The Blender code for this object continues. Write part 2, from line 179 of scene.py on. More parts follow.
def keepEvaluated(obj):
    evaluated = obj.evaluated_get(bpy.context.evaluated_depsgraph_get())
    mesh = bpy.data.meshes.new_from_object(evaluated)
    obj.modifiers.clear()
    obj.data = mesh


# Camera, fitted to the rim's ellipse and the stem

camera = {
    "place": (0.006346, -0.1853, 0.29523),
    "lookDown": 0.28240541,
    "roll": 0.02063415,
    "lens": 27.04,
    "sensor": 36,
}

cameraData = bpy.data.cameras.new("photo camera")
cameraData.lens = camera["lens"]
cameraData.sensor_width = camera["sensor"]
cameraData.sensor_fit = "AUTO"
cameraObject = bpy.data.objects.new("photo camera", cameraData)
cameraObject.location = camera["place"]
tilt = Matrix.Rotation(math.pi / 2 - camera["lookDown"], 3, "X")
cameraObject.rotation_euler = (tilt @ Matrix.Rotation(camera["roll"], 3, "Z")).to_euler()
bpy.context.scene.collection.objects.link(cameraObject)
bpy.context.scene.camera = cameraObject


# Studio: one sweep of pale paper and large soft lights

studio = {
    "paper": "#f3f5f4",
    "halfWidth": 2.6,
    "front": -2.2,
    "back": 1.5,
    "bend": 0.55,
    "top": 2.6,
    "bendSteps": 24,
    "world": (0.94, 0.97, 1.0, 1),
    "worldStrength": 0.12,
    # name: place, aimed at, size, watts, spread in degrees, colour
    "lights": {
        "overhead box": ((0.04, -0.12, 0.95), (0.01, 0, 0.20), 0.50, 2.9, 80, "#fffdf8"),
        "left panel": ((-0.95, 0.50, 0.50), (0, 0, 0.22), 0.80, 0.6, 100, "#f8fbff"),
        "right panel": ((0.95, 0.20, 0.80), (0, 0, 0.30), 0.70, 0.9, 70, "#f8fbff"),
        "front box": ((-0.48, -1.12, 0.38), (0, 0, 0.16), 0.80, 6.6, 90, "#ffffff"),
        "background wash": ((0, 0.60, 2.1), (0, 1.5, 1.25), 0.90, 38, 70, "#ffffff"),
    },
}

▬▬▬

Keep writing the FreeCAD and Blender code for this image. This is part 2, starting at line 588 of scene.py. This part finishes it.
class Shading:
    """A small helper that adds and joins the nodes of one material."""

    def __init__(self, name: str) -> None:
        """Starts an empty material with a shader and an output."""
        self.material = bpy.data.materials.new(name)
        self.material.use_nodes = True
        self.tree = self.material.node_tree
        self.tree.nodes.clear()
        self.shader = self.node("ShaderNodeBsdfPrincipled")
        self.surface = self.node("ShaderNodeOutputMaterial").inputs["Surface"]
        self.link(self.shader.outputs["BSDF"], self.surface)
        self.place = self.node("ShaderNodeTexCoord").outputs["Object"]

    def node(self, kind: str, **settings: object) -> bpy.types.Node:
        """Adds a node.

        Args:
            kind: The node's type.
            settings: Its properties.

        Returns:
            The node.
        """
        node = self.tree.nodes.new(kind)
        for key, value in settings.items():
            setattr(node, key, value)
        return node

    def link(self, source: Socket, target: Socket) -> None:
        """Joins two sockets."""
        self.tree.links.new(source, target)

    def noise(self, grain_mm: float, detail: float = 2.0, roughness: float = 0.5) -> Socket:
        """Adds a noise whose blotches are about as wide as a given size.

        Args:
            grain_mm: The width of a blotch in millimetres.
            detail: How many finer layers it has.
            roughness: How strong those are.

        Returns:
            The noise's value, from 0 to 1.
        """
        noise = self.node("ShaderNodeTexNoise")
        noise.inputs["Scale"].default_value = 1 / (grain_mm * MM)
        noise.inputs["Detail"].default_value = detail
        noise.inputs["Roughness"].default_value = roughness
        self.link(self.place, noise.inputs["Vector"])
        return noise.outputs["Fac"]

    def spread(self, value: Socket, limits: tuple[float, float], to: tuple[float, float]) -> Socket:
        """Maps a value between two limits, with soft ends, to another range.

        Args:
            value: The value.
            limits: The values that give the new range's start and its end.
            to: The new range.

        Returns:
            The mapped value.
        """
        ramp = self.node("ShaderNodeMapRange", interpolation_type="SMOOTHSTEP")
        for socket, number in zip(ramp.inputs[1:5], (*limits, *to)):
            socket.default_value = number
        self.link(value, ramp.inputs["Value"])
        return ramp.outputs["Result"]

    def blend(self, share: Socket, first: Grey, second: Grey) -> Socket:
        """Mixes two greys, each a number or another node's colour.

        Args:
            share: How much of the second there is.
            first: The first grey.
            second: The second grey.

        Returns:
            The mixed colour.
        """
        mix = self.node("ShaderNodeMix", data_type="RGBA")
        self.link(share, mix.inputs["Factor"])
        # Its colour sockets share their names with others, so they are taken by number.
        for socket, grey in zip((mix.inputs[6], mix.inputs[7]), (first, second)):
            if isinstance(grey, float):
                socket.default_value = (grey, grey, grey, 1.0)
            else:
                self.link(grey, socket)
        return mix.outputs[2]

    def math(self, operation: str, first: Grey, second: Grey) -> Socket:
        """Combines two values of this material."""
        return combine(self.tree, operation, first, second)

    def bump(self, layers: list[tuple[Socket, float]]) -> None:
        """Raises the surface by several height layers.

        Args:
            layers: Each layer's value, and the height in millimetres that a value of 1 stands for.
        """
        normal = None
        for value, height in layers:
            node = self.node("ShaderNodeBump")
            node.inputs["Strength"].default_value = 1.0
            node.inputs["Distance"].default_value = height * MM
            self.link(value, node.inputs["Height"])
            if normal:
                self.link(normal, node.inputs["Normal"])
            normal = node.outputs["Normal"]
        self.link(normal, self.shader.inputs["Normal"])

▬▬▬

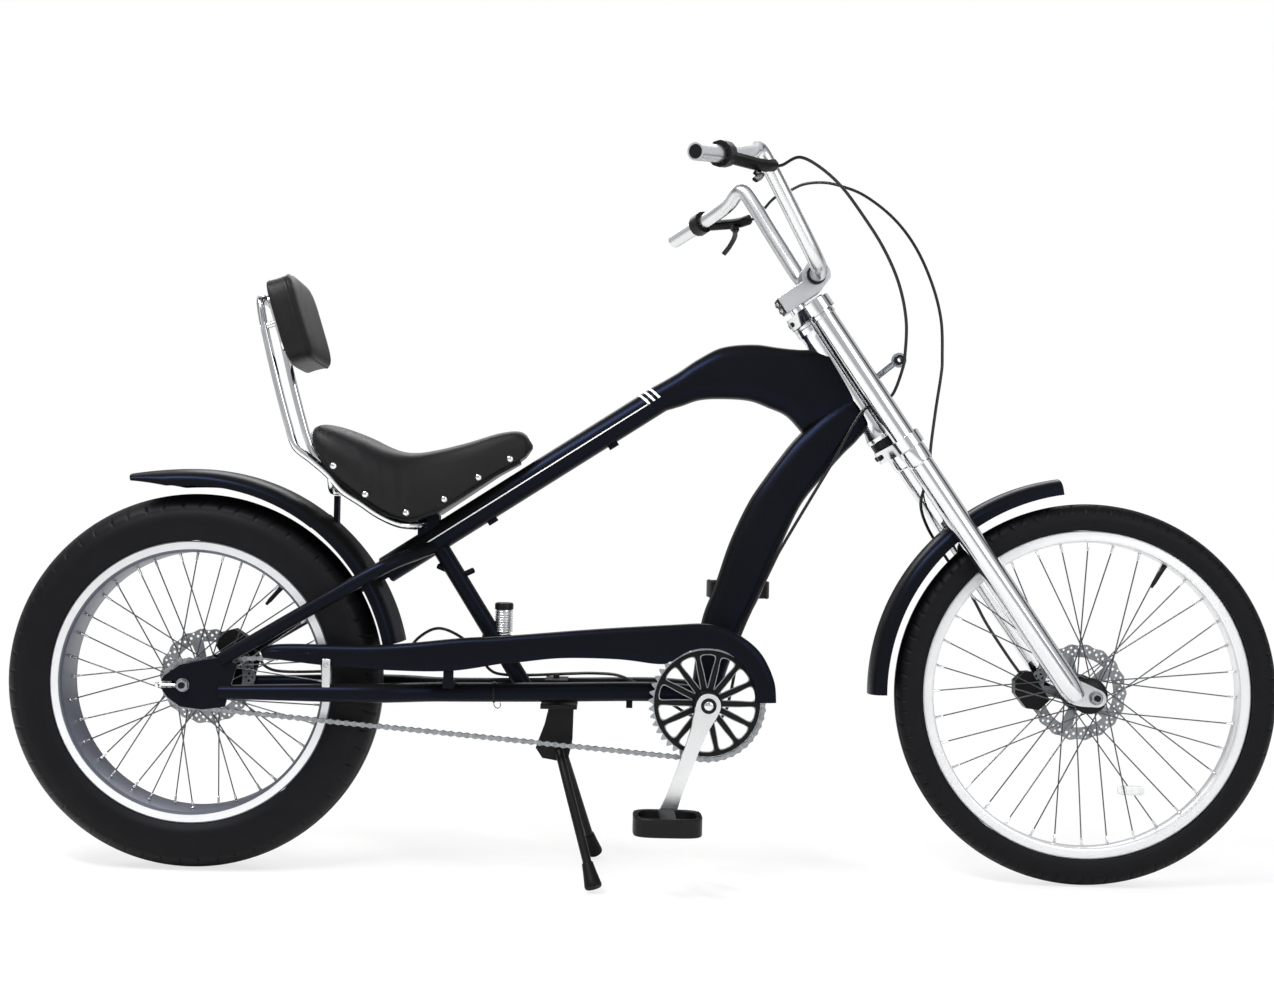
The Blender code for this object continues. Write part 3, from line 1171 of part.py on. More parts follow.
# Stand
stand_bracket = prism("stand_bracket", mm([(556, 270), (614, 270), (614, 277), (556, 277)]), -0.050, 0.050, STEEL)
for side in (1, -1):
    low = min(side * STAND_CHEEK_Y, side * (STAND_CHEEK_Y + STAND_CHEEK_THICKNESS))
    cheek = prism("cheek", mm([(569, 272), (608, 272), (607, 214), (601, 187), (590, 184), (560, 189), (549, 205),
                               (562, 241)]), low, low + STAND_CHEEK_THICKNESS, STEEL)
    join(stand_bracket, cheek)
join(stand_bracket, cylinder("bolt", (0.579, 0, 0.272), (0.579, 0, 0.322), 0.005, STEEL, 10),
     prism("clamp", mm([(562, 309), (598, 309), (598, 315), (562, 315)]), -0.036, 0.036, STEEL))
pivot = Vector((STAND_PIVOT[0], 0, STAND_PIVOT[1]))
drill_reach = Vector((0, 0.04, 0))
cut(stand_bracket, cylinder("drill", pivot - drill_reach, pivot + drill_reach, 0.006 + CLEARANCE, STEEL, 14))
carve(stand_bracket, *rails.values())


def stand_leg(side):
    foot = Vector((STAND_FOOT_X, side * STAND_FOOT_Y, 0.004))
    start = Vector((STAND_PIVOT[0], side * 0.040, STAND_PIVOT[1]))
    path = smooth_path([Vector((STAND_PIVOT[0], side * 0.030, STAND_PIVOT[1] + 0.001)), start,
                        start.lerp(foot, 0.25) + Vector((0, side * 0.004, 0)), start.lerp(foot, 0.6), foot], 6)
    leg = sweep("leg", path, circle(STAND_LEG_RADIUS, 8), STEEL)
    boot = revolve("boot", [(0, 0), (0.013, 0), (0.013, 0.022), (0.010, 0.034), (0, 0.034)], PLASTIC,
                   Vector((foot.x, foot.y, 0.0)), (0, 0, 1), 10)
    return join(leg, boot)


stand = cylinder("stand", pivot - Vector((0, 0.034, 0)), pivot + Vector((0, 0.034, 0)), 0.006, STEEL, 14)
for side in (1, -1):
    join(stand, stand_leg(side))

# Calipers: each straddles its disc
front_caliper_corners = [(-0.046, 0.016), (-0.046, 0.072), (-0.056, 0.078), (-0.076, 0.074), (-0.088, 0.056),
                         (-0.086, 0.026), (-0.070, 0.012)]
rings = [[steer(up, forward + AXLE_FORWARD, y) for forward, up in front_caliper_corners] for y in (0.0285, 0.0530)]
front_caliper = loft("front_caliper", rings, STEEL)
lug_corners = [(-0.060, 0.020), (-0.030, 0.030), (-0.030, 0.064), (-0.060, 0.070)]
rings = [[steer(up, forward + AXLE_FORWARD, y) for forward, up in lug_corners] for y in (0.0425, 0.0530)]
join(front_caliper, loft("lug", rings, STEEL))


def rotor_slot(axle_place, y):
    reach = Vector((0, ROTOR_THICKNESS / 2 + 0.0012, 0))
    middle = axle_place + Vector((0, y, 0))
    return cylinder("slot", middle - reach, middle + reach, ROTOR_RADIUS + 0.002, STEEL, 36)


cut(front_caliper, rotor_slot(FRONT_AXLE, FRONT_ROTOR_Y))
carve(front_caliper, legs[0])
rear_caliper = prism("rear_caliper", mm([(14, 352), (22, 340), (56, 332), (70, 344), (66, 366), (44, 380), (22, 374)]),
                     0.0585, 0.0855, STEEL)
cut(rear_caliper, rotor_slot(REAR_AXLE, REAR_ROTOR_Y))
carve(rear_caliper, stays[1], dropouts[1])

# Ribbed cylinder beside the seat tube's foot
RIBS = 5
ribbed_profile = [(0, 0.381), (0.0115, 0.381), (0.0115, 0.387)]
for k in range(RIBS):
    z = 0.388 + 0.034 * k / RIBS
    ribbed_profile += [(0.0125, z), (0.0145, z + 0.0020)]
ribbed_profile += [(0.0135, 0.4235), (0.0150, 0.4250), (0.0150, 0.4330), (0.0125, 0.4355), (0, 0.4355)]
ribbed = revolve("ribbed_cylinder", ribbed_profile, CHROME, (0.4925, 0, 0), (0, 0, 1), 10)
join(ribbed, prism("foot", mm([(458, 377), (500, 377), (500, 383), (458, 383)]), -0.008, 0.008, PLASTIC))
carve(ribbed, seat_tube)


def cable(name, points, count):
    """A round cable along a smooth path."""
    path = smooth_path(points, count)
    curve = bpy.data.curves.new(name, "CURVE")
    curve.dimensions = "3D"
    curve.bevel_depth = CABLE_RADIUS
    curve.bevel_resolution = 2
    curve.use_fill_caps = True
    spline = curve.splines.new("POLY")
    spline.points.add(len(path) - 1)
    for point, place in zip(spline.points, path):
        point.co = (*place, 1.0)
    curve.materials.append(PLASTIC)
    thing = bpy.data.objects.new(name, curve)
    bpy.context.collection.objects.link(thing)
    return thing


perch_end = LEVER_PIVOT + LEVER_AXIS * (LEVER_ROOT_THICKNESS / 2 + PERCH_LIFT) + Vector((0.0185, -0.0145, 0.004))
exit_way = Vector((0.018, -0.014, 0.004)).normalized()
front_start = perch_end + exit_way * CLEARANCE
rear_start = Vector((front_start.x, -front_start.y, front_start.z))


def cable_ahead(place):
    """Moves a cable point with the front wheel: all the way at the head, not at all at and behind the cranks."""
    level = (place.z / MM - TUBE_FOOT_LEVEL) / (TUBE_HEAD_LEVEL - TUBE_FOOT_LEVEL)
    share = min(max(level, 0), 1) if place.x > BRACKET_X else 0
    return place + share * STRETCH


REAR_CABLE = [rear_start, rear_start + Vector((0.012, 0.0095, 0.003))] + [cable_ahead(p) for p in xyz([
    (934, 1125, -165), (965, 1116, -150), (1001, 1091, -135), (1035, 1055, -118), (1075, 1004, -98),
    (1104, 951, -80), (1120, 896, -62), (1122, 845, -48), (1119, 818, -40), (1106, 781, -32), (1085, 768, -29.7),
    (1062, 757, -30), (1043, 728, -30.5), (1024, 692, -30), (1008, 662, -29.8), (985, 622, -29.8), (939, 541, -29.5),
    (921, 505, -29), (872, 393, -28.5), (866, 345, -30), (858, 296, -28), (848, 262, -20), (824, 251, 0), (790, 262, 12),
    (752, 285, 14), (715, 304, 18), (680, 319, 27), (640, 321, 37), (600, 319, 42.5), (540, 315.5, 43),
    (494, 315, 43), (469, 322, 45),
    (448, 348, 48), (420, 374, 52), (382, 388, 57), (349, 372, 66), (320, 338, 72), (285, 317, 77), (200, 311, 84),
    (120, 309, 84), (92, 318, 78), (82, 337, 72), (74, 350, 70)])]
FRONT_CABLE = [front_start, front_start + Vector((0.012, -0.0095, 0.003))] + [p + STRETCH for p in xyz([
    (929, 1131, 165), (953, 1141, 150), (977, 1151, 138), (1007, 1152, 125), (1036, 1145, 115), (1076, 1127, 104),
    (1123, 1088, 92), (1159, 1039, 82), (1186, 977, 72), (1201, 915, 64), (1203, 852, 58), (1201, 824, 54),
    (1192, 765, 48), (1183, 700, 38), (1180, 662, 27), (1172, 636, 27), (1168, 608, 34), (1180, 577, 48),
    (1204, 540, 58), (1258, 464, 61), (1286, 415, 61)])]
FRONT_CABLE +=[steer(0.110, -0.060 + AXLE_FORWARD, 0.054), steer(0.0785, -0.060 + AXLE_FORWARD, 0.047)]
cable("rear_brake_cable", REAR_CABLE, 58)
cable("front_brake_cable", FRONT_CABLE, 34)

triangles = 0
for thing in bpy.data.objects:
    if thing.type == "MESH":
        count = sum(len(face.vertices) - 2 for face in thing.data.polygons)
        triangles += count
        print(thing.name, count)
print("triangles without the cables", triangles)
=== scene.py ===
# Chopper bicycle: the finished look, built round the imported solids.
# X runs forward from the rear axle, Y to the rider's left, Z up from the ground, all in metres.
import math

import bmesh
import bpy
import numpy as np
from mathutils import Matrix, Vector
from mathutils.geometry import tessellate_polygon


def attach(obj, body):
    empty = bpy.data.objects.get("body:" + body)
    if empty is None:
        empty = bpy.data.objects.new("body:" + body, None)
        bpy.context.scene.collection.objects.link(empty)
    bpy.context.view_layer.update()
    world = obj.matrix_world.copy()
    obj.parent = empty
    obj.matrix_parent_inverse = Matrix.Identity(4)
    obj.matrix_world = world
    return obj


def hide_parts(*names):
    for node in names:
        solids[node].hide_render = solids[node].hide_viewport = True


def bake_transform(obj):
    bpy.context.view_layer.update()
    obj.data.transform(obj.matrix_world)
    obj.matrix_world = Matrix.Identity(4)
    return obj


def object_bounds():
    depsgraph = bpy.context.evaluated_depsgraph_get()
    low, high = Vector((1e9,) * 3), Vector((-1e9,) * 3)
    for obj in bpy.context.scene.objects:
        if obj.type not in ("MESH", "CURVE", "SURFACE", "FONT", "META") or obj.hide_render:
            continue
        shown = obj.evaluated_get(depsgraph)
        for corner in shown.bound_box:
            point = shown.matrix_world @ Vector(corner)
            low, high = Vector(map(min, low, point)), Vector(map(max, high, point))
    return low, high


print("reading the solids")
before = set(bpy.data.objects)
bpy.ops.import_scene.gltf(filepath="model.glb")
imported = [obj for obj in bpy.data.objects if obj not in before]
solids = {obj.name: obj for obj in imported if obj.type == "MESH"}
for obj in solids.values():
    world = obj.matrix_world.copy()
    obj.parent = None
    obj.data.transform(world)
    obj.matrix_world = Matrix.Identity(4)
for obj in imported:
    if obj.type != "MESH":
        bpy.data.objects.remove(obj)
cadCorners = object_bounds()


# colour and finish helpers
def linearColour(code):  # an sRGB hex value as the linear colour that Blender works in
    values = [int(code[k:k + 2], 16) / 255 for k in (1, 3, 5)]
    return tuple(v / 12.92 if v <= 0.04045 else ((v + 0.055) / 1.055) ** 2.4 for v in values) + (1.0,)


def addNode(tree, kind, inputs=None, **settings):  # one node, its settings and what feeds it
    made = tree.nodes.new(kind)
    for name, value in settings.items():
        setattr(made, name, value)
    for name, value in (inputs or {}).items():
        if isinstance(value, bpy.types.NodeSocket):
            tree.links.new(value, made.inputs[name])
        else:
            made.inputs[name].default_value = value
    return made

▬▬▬

• Exercise: Say how many lines contain the string "empty", giving nothing but the count.

• Answer to this task: 6